>> Begin Material supplied
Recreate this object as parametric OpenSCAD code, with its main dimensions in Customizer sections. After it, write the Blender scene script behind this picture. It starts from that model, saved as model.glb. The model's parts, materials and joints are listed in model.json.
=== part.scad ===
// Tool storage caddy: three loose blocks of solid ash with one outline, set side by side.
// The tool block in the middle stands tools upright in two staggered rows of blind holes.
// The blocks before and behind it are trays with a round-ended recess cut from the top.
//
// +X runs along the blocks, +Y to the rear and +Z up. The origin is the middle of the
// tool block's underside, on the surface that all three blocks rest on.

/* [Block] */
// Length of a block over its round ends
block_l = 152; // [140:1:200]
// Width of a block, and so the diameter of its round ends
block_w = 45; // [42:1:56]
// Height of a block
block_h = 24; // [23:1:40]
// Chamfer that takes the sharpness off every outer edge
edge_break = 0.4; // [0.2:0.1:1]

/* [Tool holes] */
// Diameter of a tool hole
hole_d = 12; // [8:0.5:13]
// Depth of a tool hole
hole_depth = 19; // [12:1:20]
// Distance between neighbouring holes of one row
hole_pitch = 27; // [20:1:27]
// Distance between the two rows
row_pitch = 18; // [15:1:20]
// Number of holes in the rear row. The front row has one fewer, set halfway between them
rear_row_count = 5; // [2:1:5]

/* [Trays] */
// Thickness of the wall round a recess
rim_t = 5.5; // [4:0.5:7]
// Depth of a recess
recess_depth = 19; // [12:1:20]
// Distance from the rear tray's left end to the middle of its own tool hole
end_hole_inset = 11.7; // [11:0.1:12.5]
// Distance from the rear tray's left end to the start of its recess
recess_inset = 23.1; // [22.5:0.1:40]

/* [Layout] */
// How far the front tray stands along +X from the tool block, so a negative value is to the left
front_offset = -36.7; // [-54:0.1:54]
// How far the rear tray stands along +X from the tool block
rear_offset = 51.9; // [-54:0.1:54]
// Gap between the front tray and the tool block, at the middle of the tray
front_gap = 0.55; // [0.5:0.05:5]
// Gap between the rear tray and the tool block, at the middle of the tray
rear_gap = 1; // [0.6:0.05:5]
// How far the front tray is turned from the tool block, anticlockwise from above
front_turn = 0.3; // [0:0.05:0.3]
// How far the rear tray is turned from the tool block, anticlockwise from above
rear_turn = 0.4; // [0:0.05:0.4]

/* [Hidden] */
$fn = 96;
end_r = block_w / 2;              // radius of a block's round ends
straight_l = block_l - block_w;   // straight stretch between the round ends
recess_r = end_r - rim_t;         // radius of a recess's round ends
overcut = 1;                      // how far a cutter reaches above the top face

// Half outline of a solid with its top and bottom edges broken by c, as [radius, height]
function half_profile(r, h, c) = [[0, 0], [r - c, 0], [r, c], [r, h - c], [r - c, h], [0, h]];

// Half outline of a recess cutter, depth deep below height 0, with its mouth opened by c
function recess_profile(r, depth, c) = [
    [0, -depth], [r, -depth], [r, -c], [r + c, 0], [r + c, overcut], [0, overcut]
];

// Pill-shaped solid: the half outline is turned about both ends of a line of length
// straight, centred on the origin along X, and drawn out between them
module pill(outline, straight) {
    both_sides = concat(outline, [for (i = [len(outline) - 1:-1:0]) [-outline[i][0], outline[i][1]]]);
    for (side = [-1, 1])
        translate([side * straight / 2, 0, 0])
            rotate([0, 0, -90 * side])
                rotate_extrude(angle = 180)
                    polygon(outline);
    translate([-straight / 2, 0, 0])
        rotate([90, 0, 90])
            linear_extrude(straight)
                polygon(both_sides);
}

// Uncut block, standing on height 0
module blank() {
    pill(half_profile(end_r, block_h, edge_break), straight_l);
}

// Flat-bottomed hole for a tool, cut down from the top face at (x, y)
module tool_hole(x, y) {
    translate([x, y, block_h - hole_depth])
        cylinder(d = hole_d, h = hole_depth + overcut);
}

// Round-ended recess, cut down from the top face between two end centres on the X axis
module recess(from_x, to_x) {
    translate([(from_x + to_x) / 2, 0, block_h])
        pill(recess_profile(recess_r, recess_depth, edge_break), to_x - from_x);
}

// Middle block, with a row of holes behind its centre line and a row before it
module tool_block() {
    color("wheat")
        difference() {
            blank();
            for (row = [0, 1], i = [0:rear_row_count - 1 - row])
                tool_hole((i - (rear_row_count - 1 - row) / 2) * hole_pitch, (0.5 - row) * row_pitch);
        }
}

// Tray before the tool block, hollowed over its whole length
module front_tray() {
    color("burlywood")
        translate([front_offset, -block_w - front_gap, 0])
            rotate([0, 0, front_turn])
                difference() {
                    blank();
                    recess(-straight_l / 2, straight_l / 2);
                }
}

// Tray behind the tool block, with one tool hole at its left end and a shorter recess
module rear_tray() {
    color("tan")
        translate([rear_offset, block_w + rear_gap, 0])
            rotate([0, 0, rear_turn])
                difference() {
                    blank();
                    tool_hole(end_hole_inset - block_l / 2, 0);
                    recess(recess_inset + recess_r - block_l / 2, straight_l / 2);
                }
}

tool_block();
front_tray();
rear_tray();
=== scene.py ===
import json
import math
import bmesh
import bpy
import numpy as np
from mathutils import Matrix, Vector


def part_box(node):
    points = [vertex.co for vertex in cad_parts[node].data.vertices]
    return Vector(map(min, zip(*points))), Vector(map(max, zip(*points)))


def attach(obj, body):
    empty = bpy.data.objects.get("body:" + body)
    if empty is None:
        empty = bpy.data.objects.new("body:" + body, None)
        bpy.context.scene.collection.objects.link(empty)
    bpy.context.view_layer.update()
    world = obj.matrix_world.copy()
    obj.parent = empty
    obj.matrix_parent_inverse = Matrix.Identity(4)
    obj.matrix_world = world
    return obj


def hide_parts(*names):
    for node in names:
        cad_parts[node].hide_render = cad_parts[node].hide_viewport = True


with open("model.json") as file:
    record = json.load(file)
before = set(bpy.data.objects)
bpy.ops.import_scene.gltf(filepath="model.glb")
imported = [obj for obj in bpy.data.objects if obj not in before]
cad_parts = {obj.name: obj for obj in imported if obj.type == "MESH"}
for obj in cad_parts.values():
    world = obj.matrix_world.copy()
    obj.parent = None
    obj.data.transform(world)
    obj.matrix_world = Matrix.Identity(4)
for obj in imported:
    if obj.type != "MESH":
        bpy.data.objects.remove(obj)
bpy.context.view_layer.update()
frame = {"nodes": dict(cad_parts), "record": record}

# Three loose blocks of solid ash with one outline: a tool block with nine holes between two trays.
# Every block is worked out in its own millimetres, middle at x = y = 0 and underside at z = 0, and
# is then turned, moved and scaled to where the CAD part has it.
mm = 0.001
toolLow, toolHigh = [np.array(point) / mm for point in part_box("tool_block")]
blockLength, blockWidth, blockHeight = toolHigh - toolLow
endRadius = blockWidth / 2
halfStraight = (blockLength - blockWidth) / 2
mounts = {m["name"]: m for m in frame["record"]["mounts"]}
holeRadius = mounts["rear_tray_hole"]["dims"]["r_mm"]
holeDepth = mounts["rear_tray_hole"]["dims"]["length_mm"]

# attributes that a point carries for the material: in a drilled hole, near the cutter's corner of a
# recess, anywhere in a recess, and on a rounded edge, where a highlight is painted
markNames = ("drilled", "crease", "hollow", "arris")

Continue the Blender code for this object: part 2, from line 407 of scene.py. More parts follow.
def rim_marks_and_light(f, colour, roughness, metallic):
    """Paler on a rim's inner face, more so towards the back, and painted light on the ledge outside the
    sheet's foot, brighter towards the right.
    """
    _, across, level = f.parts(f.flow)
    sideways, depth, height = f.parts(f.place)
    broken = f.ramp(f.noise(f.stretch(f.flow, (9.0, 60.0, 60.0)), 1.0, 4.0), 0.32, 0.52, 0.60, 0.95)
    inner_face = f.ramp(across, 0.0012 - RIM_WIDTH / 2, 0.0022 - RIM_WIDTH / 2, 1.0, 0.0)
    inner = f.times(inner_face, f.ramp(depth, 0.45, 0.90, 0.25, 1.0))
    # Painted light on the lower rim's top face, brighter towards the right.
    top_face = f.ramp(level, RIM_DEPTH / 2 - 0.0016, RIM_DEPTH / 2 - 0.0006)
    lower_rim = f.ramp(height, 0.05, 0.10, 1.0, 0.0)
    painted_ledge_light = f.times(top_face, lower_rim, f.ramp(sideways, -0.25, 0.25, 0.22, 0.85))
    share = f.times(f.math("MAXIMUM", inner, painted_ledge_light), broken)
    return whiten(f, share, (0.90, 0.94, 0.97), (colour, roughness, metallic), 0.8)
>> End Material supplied
>> Begin Material supplied
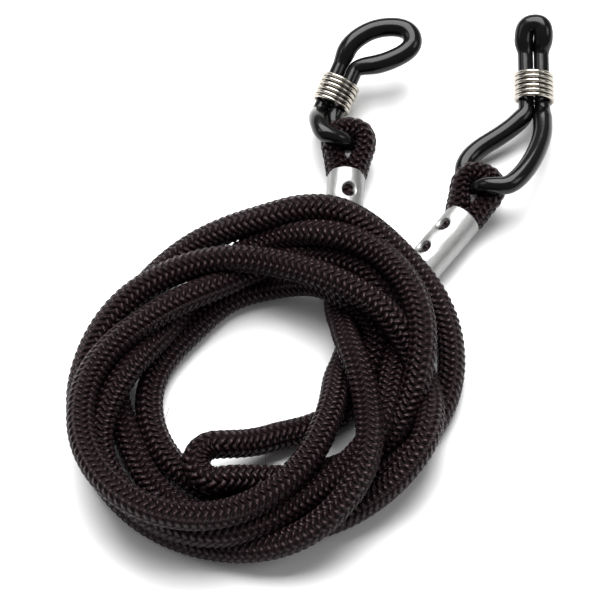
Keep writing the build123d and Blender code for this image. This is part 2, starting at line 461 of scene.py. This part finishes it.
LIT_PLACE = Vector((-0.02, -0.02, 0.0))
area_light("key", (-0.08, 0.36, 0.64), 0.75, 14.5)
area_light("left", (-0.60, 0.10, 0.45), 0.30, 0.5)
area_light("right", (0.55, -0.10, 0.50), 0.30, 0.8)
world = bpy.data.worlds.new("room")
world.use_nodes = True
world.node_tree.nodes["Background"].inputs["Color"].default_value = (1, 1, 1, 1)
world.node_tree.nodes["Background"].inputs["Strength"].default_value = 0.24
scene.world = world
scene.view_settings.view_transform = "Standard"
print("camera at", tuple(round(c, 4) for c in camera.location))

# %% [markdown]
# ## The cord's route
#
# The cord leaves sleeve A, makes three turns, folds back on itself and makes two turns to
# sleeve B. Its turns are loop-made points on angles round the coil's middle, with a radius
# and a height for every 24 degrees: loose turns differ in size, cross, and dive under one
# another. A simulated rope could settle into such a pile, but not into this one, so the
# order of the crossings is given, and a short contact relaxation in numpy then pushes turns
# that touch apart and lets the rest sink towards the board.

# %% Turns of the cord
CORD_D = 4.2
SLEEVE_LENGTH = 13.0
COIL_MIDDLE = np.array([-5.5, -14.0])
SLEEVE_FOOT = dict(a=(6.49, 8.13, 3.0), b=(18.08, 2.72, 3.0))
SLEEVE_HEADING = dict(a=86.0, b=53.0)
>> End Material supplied
>> Begin Material supplied
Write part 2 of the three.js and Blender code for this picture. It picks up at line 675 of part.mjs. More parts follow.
>> End Material supplied
Problem to solve:
From the records above, retype only the lines starting at the line that contains "its whole length" and ending at the line that contains "imported = [obj", both included.

Result for this exercise:
// Tray before the tool block, hollowed over its whole length
module front_tray() {
    color("burlywood")
        translate([front_offset, -block_w - front_gap, 0])
            rotate([0, 0, front_turn])
                difference() {
                    blank();
                    recess(-straight_l / 2, straight_l / 2);
                }
}

// Tray behind the tool block, with one tool hole at its left end and a shorter recess
module rear_tray() {
    color("tan")
        translate([rear_offset, block_w + rear_gap, 0])
            rotate([0, 0, rear_turn])
                difference() {
                    blank();
                    tool_hole(end_hole_inset - block_l / 2, 0);
                    recess(recess_inset + recess_r - block_l / 2, straight_l / 2);
                }
}

tool_block();
front_tray();
rear_tray();
=== scene.py ===
import json
import math
import bmesh
import bpy
import numpy as np
from mathutils import Matrix, Vector


def part_box(node):
    points = [vertex.co for vertex in cad_parts[node].data.vertices]
    return Vector(map(min, zip(*points))), Vector(map(max, zip(*points)))


def attach(obj, body):
    empty = bpy.data.objects.get("body:" + body)
    if empty is None:
        empty = bpy.data.objects.new("body:" + body, None)
        bpy.context.scene.collection.objects.link(empty)
    bpy.context.view_layer.update()
    world = obj.matrix_world.copy()
    obj.parent = empty
    obj.matrix_parent_inverse = Matrix.Identity(4)
    obj.matrix_world = world
    return obj


def hide_parts(*names):
    for node in names:
        cad_parts[node].hide_render = cad_parts[node].hide_viewport = True


with open("model.json") as file:
    record = json.load(file)
before = set(bpy.data.objects)
bpy.ops.import_scene.gltf(filepath="model.glb")
imported = [obj for obj in bpy.data.objects if obj not in before]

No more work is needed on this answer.